Disclaimer: this is a hypothetical question, not (immediately) related to any concrete past, present or future reviewed paper.
My context is the no-fly zone between Computer Science and Applied Mathematics. In my opinion, there are some research directions within this field that are pointless. Roughly speaking, papers can be either theoretical or applicative. The former provide insight on formal concepts, model interesting physical phenomena, analyze significant properties of an algorithm, and so on. The latter build algorithms to solve real-world applications, or at least provide preliminary results on contrived problems that promise future performance enhancements. In summary, I am very tolerant as to which is my field of research, and I find interesting results almost everywhere.
However, I observe that there appear more and more papers that suffer from the syndrome of the "parameter change": a model—typically an algorithm—is built that can solve toy problems, but no large-scale application is proved or foreseen; there are no fundamental theoretical problems in either Mathematics or Computer Science (or Physics, Biology, or other fields) involved; then, a second paper changes a minor parameter or adds a light generalization, but still no real applicability is shown; then a third paper. Note that I am not talking about marginal papers, I estimate that half the papers of a top journal (ISI indexed, impact factor, serious publisher...) fall within this description.

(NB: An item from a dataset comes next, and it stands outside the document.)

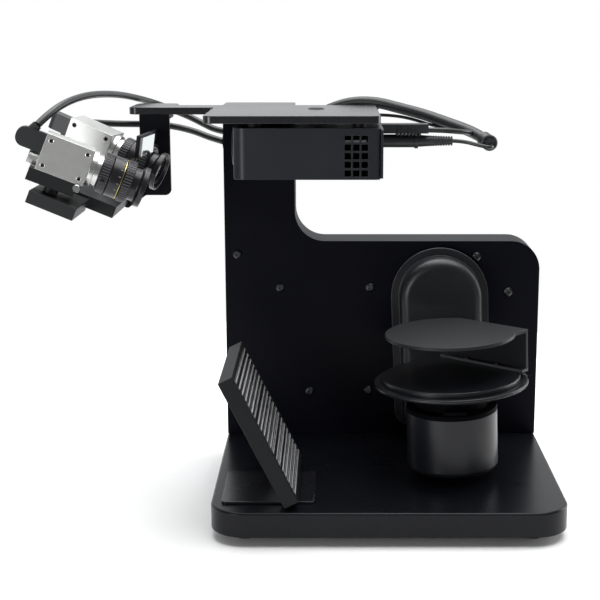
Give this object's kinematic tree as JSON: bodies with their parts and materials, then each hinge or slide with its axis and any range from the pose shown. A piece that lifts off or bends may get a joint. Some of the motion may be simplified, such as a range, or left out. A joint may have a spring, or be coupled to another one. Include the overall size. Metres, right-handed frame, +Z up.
{
  "type": "desktop 3d scanner",
  "caption": "Desktop structured-light scanner: L-shaped tower on a slab base, overhead projector and camera pair, swing arm with spinning table, leaning lamp panel.",
  "frame": {"origin": "on the floor, at the middle of the footprint of everything but the free cables (the feet stand on it)", "axes": "+X to the right of the viewer facing the scanner, +Y to the back, +Z up"},
  "size_m": [0.4266, 0.2522, 0.3411],
  "materials": {
    "black_paint": "fine-texture black powder coat",
    "arm_paint": "satin black paint on a casting",
    "table_paint": "satin black anodised look",
    "cover_plastic": "fine-grained moulding",
    "soft_rubber": "matt rubber",
    "black_steel": "black oxide",
    "plain_steel": "ground steel",
    "alloy": "machined aluminium",
    "camera_alloy": "bead-blasted, clear anodised",
    "lens_black": "black anodised",
    "lens_coated_glass": "coated lens",
    "silvered_glass": "front-surface mirror",
    "louvre_plastic": "grey ribbed moulding",
    "switch_plastic": "polished",
    "plug_plastic": "overmould",
    "cable_jacket": "matt cable jacket"
  },
  "bodies": {
    "frame": {"base_bottom_cover": "cover_plastic", "base_shell": "black_paint", "cable_grommets": "soft_rubber", "cable_sleeve": "cable_jacket", "camera_a_body": "camera_alloy", "camera_a_cable": "cable_jacket", "camera_b_body": "camera_alloy", "camera_b_cable": "cable_jacket", "camera_bracket": "black_paint", "camera_mounts": "black_paint", "camera_plugs": "plug_plastic", "case_screws": "black_steel", "controller_board": "cover_plastic", "dc_plug": "plug_plastic", "drive_belt": "soft_rubber", "front_panel": "black_paint", "lamp_board": "cover_plastic", "lamp_housing": "cover_plastic", "lamp_louvre": "louvre_plastic", "lamp_stand": "black_paint", "lens_barrels": "lens_black", "lens_glass": "lens_coated_glass", "lens_mount_rings": "camera_alloy", "mirror_glass": "silvered_glass", "mirror_holder": "black_paint", "power_lead": "cable_jacket", "projector_case": "cover_plastic", "projector_end_panel": "cover_plastic", "projector_engine": "alloy", "projector_lens_tube": "lens_black", "projector_spacers": "plain_steel", "rear_cover": "black_paint", "rear_sockets": "cover_plastic", "rubber_feet": "soft_rubber", "swing_bearing_housing": "alloy", "swing_bearings": "plain_steel", "swing_motor": "alloy", "sync_lead": "cable_jacket", "top_plate": "black_paint", "video_lead": "cable_jacket", "video_plug": "plug_plastic"},
    "swing": {"swing_arm": "arm_paint", "pod_housing": "arm_paint", "pod_collar": "arm_paint", "table_motor": "alloy", "table_bearing": "plain_steel", "swing_shaft": "plain_steel", "swing_pulley": "alloy"},
    "table": {"table_spindle": "plain_steel", "turntable_disc": "table_paint", "adapter_plate": "table_paint", "platform_bracket": "table_paint", "platform_screws": "black_steel"},
    "rotor": {"motor_pulley": "alloy"},
    "rocker": {"power_rocker": "switch_plastic"},
    "focus_a": {"focus_ring_a": "lens_black"},
    "iris_a": {"iris_ring_a": "lens_black"},
    "focus_b": {"focus_ring_b": "lens_black"},
    "iris_b": {"iris_ring_b": "lens_black"},
    "projector_focus": {"projector_focus_wheel": "lens_black"}
  },
  "joints": [
    {"name": "arm_swing", "type": "hinge", "parent": "frame", "child": "swing", "pos_m": [0.12189, 0, 0.158], "axis": [0, -1, 0], "range_deg": [-32, 58]},
    {"name": "motor_turn", "type": "hinge", "parent": "frame", "child": "rotor", "pos_m": [0.09089, 0, 0.10431], "axis": [0, -1, 0], "range_deg": [-109, 195.2]},
    {"name": "table_spin", "type": "hinge", "parent": "swing", "child": "table", "pos_m": [0.12189, -0.029, 0.158], "axis": [-0.0384, 0, 0.9993], "continuous": true},
    {"name": "rocker_tip", "type": "hinge", "parent": "frame", "child": "rocker", "pos_m": [-0.02891, 0.114, 0.05], "axis": [0, 0, 1], "range_deg": [-16, 0]},
    {"name": "focus_turn_a", "type": "hinge", "parent": "frame", "child": "focus_a", "pos_m": [-0.17841, -0.0605, 0.294], "axis": [0.9098, 0.1604, -0.3827], "range_deg": [-60, 60]},
    {"name": "iris_turn_a", "type": "hinge", "parent": "frame", "child": "iris_a", "pos_m": [-0.17841, -0.0605, 0.294], "axis": [0.9098, 0.1604, -0.3827], "range_deg": [-35, 35]},
    {"name": "focus_turn_b", "type": "hinge", "parent": "frame", "child": "focus_b", "pos_m": [-0.17291, 0.025, 0.299], "axis": [0.9098, -0.1604, -0.3827], "range_deg": [-60, 60]},
    {"name": "iris_turn_b", "type": "hinge", "parent": "frame", "child": "iris_b", "pos_m": [-0.17291, 0.025, 0.299], "axis": [0.9098, -0.1604, -0.3827], "range_deg": [-35, 35]},
    {"name": "projector_focus_turn", "type": "hinge", "parent": "frame", "child": "projector_focus", "pos_m": [-0.05491, 0.003, 0.296], "axis": [-1, 0, 0], "range_deg": [-30, 30]}
  ],
  "couplings": [
    {"joint": "motor_turn", "follows": "arm_swing", "ratio": 3.314}
  ]
}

Now, my particular problem: I am assigned a paper for review. I am a bit prejudiced by the title and the abstract, but nonetheless I bite the bullet and go through pages and pages of equations, crowned by some computer simulations that allegedly prove the superiority of the algorithm (marginal superiority in an uninteresting toy problem). I am unable to point out any particular error, which is hardly surprising, since what is proved is rather obvious, usually some disguised version of the Stone-Weierstrass theorem or the Lyapunov Stability criterion.
What do you think should be my stance? Some possibilities:
Next time, think better and decline the review because you are prejudiced and unable to produce a fair review.
Well, the paper is correct, isn't it? Judge exclusively by the content.
The editor has asked for your opinion and you think that the paper should not be published. Say so: "It is correct but this line of research is pointless. Yes, I know that there are hundreds of papers within this line, but those are not my business and I am currently reviewing this paper".
What about consequences of the somewhat quixotic answer 3? It looks like my opinion is minority and probably not shared with editors themselves. Could I be berated or blacklisted by the editor?